=== DATA EXCERPT ===
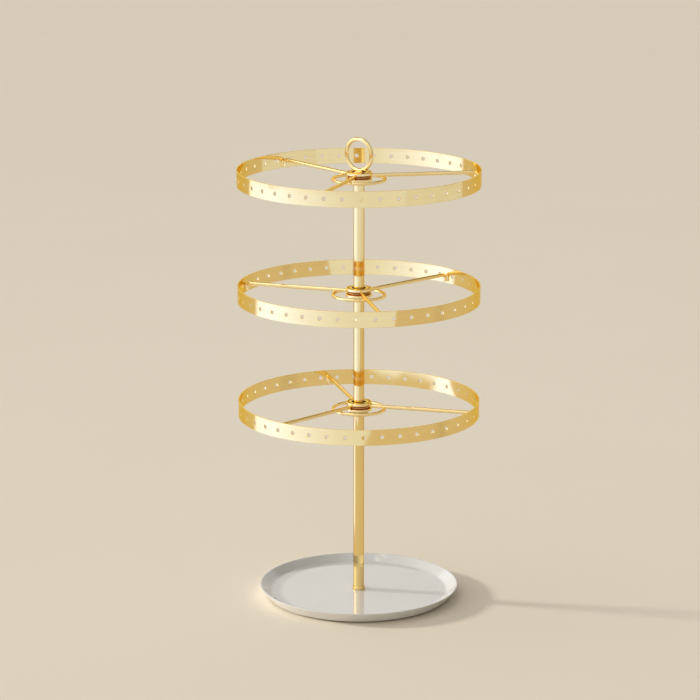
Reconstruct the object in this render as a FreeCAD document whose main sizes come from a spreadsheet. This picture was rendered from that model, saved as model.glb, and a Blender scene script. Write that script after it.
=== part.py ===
import FreeCAD, Part
import math
import os
import Sketcher

# A three-tier earring carousel. A round white dish carries a gold pole built from three tubes, and a
# perforated hoop turns about the pole at each of three levels. The origin is the centre of the footprint,
# on the table, and +Z is up. Lengths are in millimetres and angles in degrees.
#
# The pole is a stack: the lower tube stands on the dish, and each joint between tubes clamps a washer on
# which a tier rests. The height of that washer's top face is the tier's seat, and a tier is built from there.

SIZES = {
    # Dish and foot
    "pad_inset": 5.0,
    "pad_hole_diameter": 14.0,
    "pad_thickness": 0.8,
    "tray_rim_diameter": 151.0,
    "tray_flare": 6.5,
    "tray_height": 8.1,
    "tray_floor_thickness": 3.3,
    "tray_wall": 2.2,
    "tray_lip": 1.4,
    "tray_lip_round": 0.4,
    "tray_corner_round": 2.0,
    "screw_head_diameter": 8.0,
    "screw_length": 14.0,
    "screw_recess": 0.2,
    "screw_clearance": 0.2,
    "hex_key": 2.5,
    "hex_depth": 1.4,
    # Pole
    "pole_diameter": 8.0,
    "pole_wall": 1.0,
    "lower_pole_length": 138.6,
    "middle_pole_length": 86.0,
    "upper_pole_length": 86.0,
    "collar_diameter": 9.3,
    "collar_height": 2.4,
    "collar_bevel": 0.4,
    "thread_diameter": 4.0,
    "insert_length": 12.0,
    "stud_engagement": 9.0,
    "post_engagement": 5.0,
    "thread_end_gap": 0.3,
    "washer_diameter": 14.0,
    "washer_thickness": 1.0,
    # Retaining clip above each hub's bush
    "clip_diameter": 10.2,
    "clip_thickness": 0.9,
    "clip_mouth": 6.2,
    "clip_gap": 0.1,
    "groove_depth": 0.3,
    "groove_clearance": 0.05,
    # Hub and bush
    "hub_flange_diameter": 19.5,
    "hub_neck_diameter": 16.0,
    "hub_bore_diameter": 10.8,
    "hub_lower_flange": 2.1,
    "hub_upper_flange": 1.5,
    "hub_recess": 2.0,
    "bush_flange_diameter": 13.0,
    "bush_flange": 0.8,
    "bush_clearance": 0.05,
    # Spokes and stiffening ring
    "spokes_per_tier": 3,
    "spoke_diameter": 2.8,
    "spoke_bend_radius": 2.2,
    "spoke_foot": 5.4,
    "spoke_clearance": 0.1,
    "spoke_end_gap": 0.3,
    "ring_diameter": 40.8,
    "ring_wire": 2.4,
    # Hoops
    "hoop_diameter": 180.0,
    "hoop_wall": 1.0,
    "hoop_width": 11.7,
    "hoop_rise": 5.1,
    "hole_diameter": 3.0,
    "holes_per_hoop": 42,
    # Finial
    "post_rise": 0.2,
    "finial_diameter": 26.0,
    "finial_wire": 3.0,
    "finial_sink": 0.6,
    "finial_turn": -38.0,
    # How far each tier is turned at rest
    "lower_turn": -14.9,
    "middle_turn": 41.9,
    "top_turn": 9.7,
}
WIRE_SIDES = 8

doc = FreeCAD.newDocument("EarringCarousel")


def write_sheet():
    """Puts every driving dimension in a cell of its own and names the cell."""
    sheet = doc.addObject("Spreadsheet::Sheet", "Sizes")
    for row, (alias, number) in enumerate(SIZES.items(), start=1):
        sheet.set(f"A{row}", alias)
        sheet.set(f"B{row}", str(number))
        sheet.setAlias(f"B{row}", alias)
    doc.recompute()
    return sheet


sheet = write_sheet()


def size(alias):
    """The expression that reads one cell."""
    return f"Sizes.{alias}"


def half(alias):
    return f"Sizes.{alias} / 2"


def number(expression):
    """What an expression is worth now."""
    return float(sheet.evalExpression(expression.replace("Sizes.", "")))


# Heights and radii that several pieces share

TRAY_BASE = size("pad_thickness")
TRAY_BASE_RADIUS = f"({half('tray_rim_diameter')} - {size('tray_flare')})"
TRAY_FLOOR = f"({TRAY_BASE} + {size('tray_floor_thickness')})"
LOWER_SEAT = f"({TRAY_FLOOR} + {size('lower_pole_length')} + {size('washer_thickness')})"
MIDDLE_SEAT = f"({LOWER_SEAT} + {size('middle_pole_length')} + {size('washer_thickness')})"
TOP_SEAT = f"({MIDDLE_SEAT} + {size('upper_pole_length')} + {size('washer_thickness')})"
TUBE_BORE = f"({half('pole_diameter')} - {size('pole_wall')})"
NECK_HEIGHT = f"({size('spoke_diameter')} + 2 * {size('spoke_clearance')})"
HUB_HEIGHT = f"({size('hub_lower_flange')} + {NECK_HEIGHT} + {size('hub_upper_flange')})"
HUB_TOP = f"({size('bush_flange')} + {HUB_HEIGHT})"
BUSH_TOP = f"({HUB_TOP} - {size('hub_recess')})"
SPOKE_LEVEL = f"({size('bush_flange')} + {size('hub_lower_flange')} + {NECK_HEIGHT} / 2)"
CLIP_LEVEL = f"({BUSH_TOP} + {size('clip_gap')})"
GROOVE_RADIUS = f"({half('pole_diameter')} - {size('groove_depth')})"
POST_HEIGHT = f"({HUB_TOP} + {size('post_rise')})"
SECTOR = f"(360 / {size('spokes_per_tier')})"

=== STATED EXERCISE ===
Extract all of the data shown above and repeat it verbatim.

=== REPLY ===
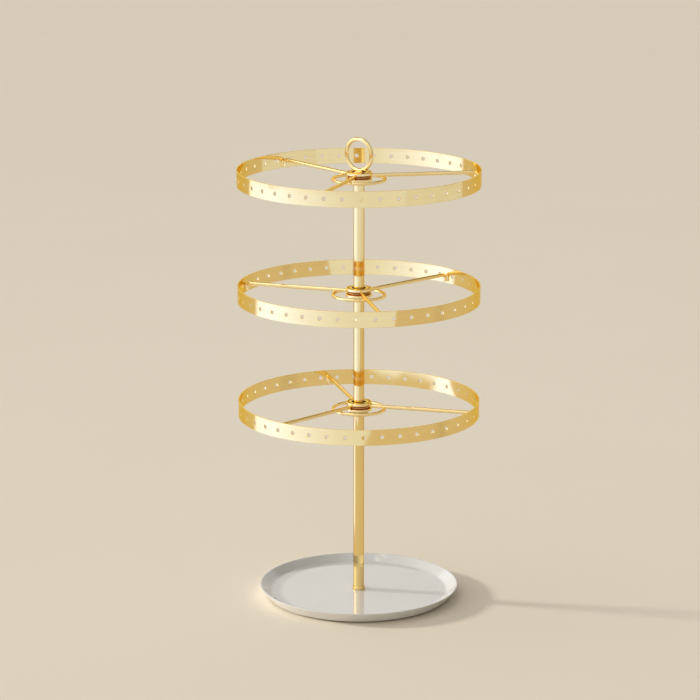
Reconstruct the object in this render as a FreeCAD document whose main sizes come from a spreadsheet. This picture was rendered from that model, saved as model.glb, and a Blender scene script. Write that script after it.
=== part.py ===
import FreeCAD, Part
import math
import os
import Sketcher

# A three-tier earring carousel. A round white dish carries a gold pole built from three tubes, and a
# perforated hoop turns about the pole at each of three levels. The origin is the centre of the footprint,
# on the table, and +Z is up. Lengths are in millimetres and angles in degrees.
#
# The pole is a stack: the lower tube stands on the dish, and each joint between tubes clamps a washer on
# which a tier rests. The height of that washer's top face is the tier's seat, and a tier is built from there.

SIZES = {
    # Dish and foot
    "pad_inset": 5.0,
    "pad_hole_diameter": 14.0,
    "pad_thickness": 0.8,
    "tray_rim_diameter": 151.0,
    "tray_flare": 6.5,
    "tray_height": 8.1,
    "tray_floor_thickness": 3.3,
    "tray_wall": 2.2,
    "tray_lip": 1.4,
    "tray_lip_round": 0.4,
    "tray_corner_round": 2.0,
    "screw_head_diameter": 8.0,
    "screw_length": 14.0,
    "screw_recess": 0.2,
    "screw_clearance": 0.2,
    "hex_key": 2.5,
    "hex_depth": 1.4,
    # Pole
    "pole_diameter": 8.0,
    "pole_wall": 1.0,
    "lower_pole_length": 138.6,
    "middle_pole_length": 86.0,
    "upper_pole_length": 86.0,
    "collar_diameter": 9.3,
    "collar_height": 2.4,
    "collar_bevel": 0.4,
    "thread_diameter": 4.0,
    "insert_length": 12.0,
    "stud_engagement": 9.0,
    "post_engagement": 5.0,
    "thread_end_gap": 0.3,
    "washer_diameter": 14.0,
    "washer_thickness": 1.0,
    # Retaining clip above each hub's bush
    "clip_diameter": 10.2,
    "clip_thickness": 0.9,
    "clip_mouth": 6.2,
    "clip_gap": 0.1,
    "groove_depth": 0.3,
    "groove_clearance": 0.05,
    # Hub and bush
    "hub_flange_diameter": 19.5,
    "hub_neck_diameter": 16.0,
    "hub_bore_diameter": 10.8,
    "hub_lower_flange": 2.1,
    "hub_upper_flange": 1.5,
    "hub_recess": 2.0,
    "bush_flange_diameter": 13.0,
    "bush_flange": 0.8,
    "bush_clearance": 0.05,
    # Spokes and stiffening ring
    "spokes_per_tier": 3,
    "spoke_diameter": 2.8,
    "spoke_bend_radius": 2.2,
    "spoke_foot": 5.4,
    "spoke_clearance": 0.1,
    "spoke_end_gap": 0.3,
    "ring_diameter": 40.8,
    "ring_wire": 2.4,
    # Hoops
    "hoop_diameter": 180.0,
    "hoop_wall": 1.0,
    "hoop_width": 11.7,
    "hoop_rise": 5.1,
    "hole_diameter": 3.0,
    "holes_per_hoop": 42,
    # Finial
    "post_rise": 0.2,
    "finial_diameter": 26.0,
    "finial_wire": 3.0,
    "finial_sink": 0.6,
    "finial_turn": -38.0,
    # How far each tier is turned at rest
    "lower_turn": -14.9,
    "middle_turn": 41.9,
    "top_turn": 9.7,
}
WIRE_SIDES = 8

doc = FreeCAD.newDocument("EarringCarousel")


def write_sheet():
    """Puts every driving dimension in a cell of its own and names the cell."""
    sheet = doc.addObject("Spreadsheet::Sheet", "Sizes")
    for row, (alias, number) in enumerate(SIZES.items(), start=1):
        sheet.set(f"A{row}", alias)
        sheet.set(f"B{row}", str(number))
        sheet.setAlias(f"B{row}", alias)
    doc.recompute()
    return sheet


sheet = write_sheet()


def size(alias):
    """The expression that reads one cell."""
    return f"Sizes.{alias}"


def half(alias):
    return f"Sizes.{alias} / 2"


def number(expression):
    """What an expression is worth now."""
    return float(sheet.evalExpression(expression.replace("Sizes.", "")))


# Heights and radii that several pieces share

TRAY_BASE = size("pad_thickness")
TRAY_BASE_RADIUS = f"({half('tray_rim_diameter')} - {size('tray_flare')})"
TRAY_FLOOR = f"({TRAY_BASE} + {size('tray_floor_thickness')})"
LOWER_SEAT = f"({TRAY_FLOOR} + {size('lower_pole_length')} + {size('washer_thickness')})"
MIDDLE_SEAT = f"({LOWER_SEAT} + {size('middle_pole_length')} + {size('washer_thickness')})"
TOP_SEAT = f"({MIDDLE_SEAT} + {size('upper_pole_length')} + {size('washer_thickness')})"
TUBE_BORE = f"({half('pole_diameter')} - {size('pole_wall')})"
NECK_HEIGHT = f"({size('spoke_diameter')} + 2 * {size('spoke_clearance')})"
HUB_HEIGHT = f"({size('hub_lower_flange')} + {NECK_HEIGHT} + {size('hub_upper_flange')})"
HUB_TOP = f"({size('bush_flange')} + {HUB_HEIGHT})"
BUSH_TOP = f"({HUB_TOP} - {size('hub_recess')})"
SPOKE_LEVEL = f"({size('bush_flange')} + {size('hub_lower_flange')} + {NECK_HEIGHT} / 2)"
CLIP_LEVEL = f"({BUSH_TOP} + {size('clip_gap')})"
GROOVE_RADIUS = f"({half('pole_diameter')} - {size('groove_depth')})"
POST_HEIGHT = f"({HUB_TOP} + {size('post_rise')})"
SECTOR = f"(360 / {size('spokes_per_tier')})"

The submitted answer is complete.